The method of solution of the problem of elastic interaction of grains in polycrystals based on field theory approach is proposed. The solution of boundary value problem for strains in grains decomposed into two parts - zero order solution, which coresponds to formal absence of intergranular interactions, and the part which responds for this interaction. The zero order solution takes into account the intragrain interaction of strains. Intergranular interaction is considered as perturbation to zero order solution or small parameter of the task. Representation of the exact solution in the form of infinite series of perturbation theory (in field theory terminology) transforms the integral equation of initial boundary values problem into infinite consequence of interconnected systems of integral equations for corrections of different orders to zero order solution.
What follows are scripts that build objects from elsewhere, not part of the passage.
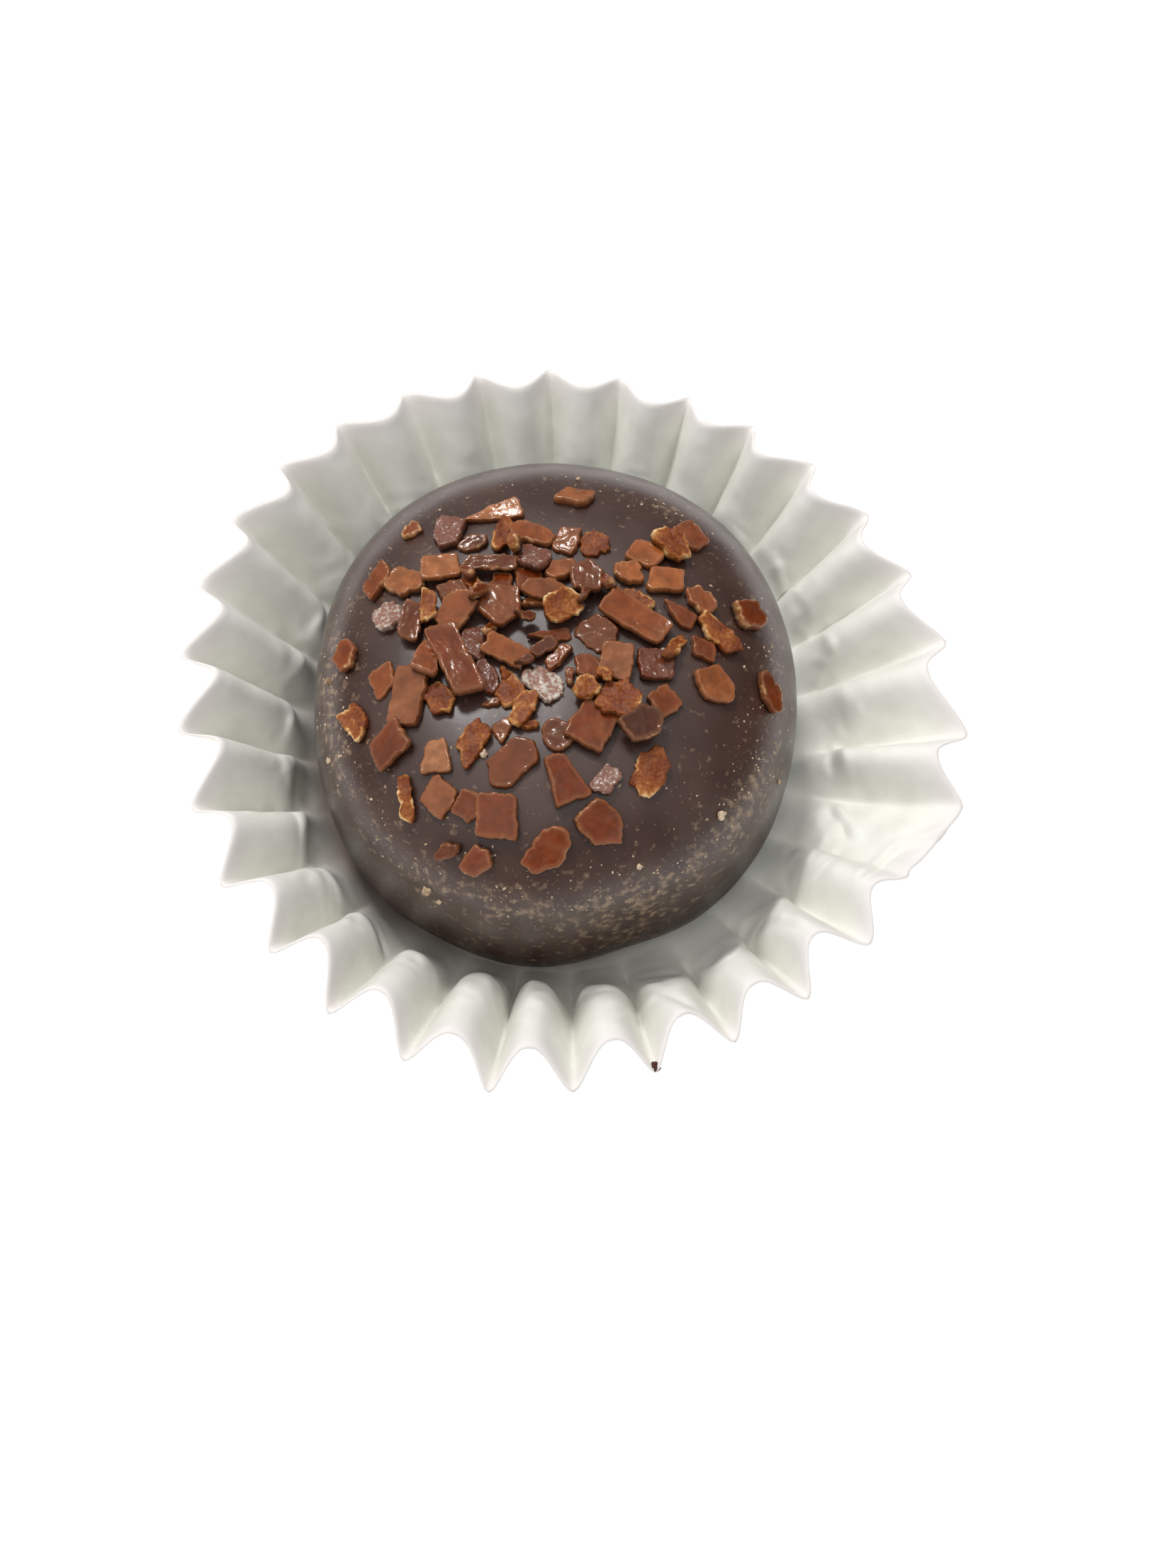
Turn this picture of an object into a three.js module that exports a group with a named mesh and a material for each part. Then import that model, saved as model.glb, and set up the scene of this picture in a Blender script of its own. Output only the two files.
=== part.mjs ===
// A chocolate truffle in its pleated paper case. Millimetres, +Z up.
// The origin is the centre of the case's flat base, on the surface that it stands on.
import * as THREE from 'three';

// ---------------------------------------------------------------- driving dimensions

const TAU = 2 * Math.PI;
const DEGREE = Math.PI / 180;

// the paper case
const PAPER = 0.25;             // thickness of the paper, stiffened a little
const PLEATS = 30;
const BASE_RADIUS = 15.9;       // flat disc under the truffle, wider at the front
const KNUCKLE_RADIUS = 18.8;    // where the steep foot of a flute bends outwards
const KNUCKLE_HEIGHT = 3.9;
const TIP_RADIUS = 25.7;        // sharp end of a crease, at the rim
const TIP_HEIGHT = 6.5;
const FLUTE_DEPTH = 2.5;        // how far a flute stands in from its creases, at the rim
const FLUTE_RISE = 1.7;         // how far a flute stands above its creases, at the rim
const RIM_TILT = { right: -1.4, far: 1.6 };   // the rim leans: low at the right and in front
const FIRST_TIP = 92.3;         // direction of the first crease, in degrees
const FLAT_FLUTE = 9;           // the flute that has been pressed flat

// the truffle
const GAP = 0.3;                // between the truffle and the paper
const TRUFFLE_CENTRE = { x: -0.7, y: -0.7 };
const TRUFFLE_RADIUS = 16.4;
const TRUFFLE_FOOT = 15.7;      // radius of its flat underside
const BELLY_HEIGHT = 4.4;       // where it is widest, above its underside
const TRUFFLE_HEIGHT = 15.7;
const DOME_POWER = 3.3;         // 2 would be an ellipse, and more squares the shoulder

// mesh fineness
const COLUMNS_PER_PLEAT = 6;
const TRUFFLE_COLUMNS = 60;
const DOME_ROWS = 11;

// ---------------------------------------------------------------- small helpers

const lerp = (a, b, t) => a + (b - a) * t;

// distance between two directions in degrees, the short way round
function turn(a, b) {
  return ((a - b + 540) % 360) - 180;
}

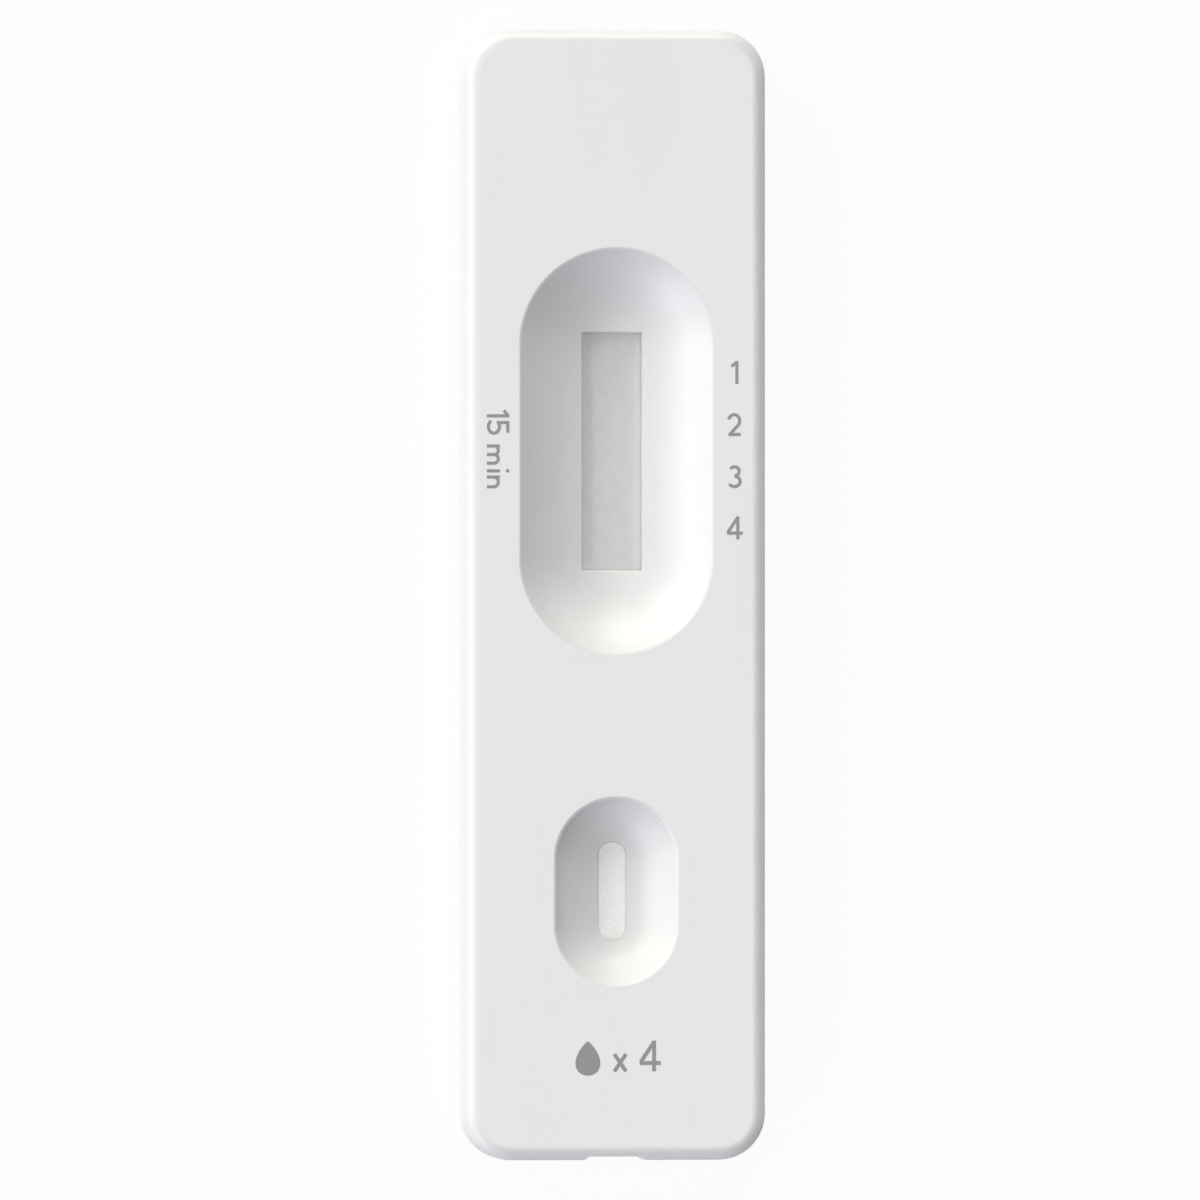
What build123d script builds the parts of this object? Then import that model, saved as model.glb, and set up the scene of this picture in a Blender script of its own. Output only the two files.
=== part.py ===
from build123d import *
import os
from typing import NamedTuple

# A lateral flow test cassette: two press-fit mouldings closed round a paper test strip.
# X runs across the width, +Y points at the result end and +Z out of the printed face.
# The origin is the centre of the underside.

os.makedirs("parts", exist_ok=True)

# Test strip: lengths along Y, laps where one layer lies on the next, and thicknesses
strip_width = 5.0
sample_pad_margin = 2.0
conjugate_pad_length = 10.3
membrane_margin = 1.1
absorbent_pad_length = 12.0
sample_lap = 2.0
conjugate_lap = 1.8
absorbent_lap = 1.6
pad_ramp = 0.5
card_thickness = 0.25
membrane_thickness = 0.15
sample_pad_thickness = 0.5
conjugate_pad_thickness = 0.35
absorbent_pad_thickness = 0.7
pad_swell = 0.3
swell_bevel = 0.12
swell_fit = 0.04

# Wells and the openings in their floors
result_well_width = 12.8
result_well_length = 26.9
result_well_depth = 2.95
window_width = 4.0
window_overreach = 0.85
window_lip = 0.3
sample_well_width = 8.1
sample_well_length = 12.35
slot_width = 1.84
slot_overreach = 0.255
slot_lip = 0.25
rim_radius = 0.25
opening_edge_bevel = 0.08
overcut = 1.0

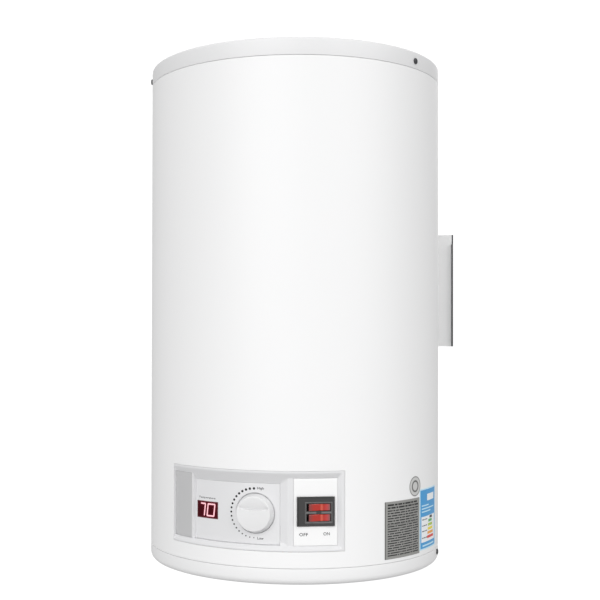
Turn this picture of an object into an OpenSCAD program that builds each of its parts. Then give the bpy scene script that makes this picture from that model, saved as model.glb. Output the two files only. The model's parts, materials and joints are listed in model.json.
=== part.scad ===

From mathematical point of view it is analogous to situation in the theory of many interacting particles in statistical physics (the chain of Bogolubov equations for multiparticles distribution functions) and quantum theory of interacting fields (chain of Dyson-Shwinger equations for field Green's functions). The neglection of inhomogenuity of strains within individual grain (but taking into account the difference of strains in different grains) reduces the infinite consequence of integral equations to infinite chain of interconnected linear algebraic equations systems which can be solved by contemporary numerical procedures. Coefficients of linear equations depend on shape and positional relationship of the grains, id est they are determined by microstructure of material. Interaction with nearer and more remote grains is taken into account. The numerical evaluations for influence of intergranular interaction on deformation fields in the closest neighbours approximation, adopted from quantum condensed matter theory, are obtained.

polycrystals, elastic interaction, boundary values problem for inhomogeneous media.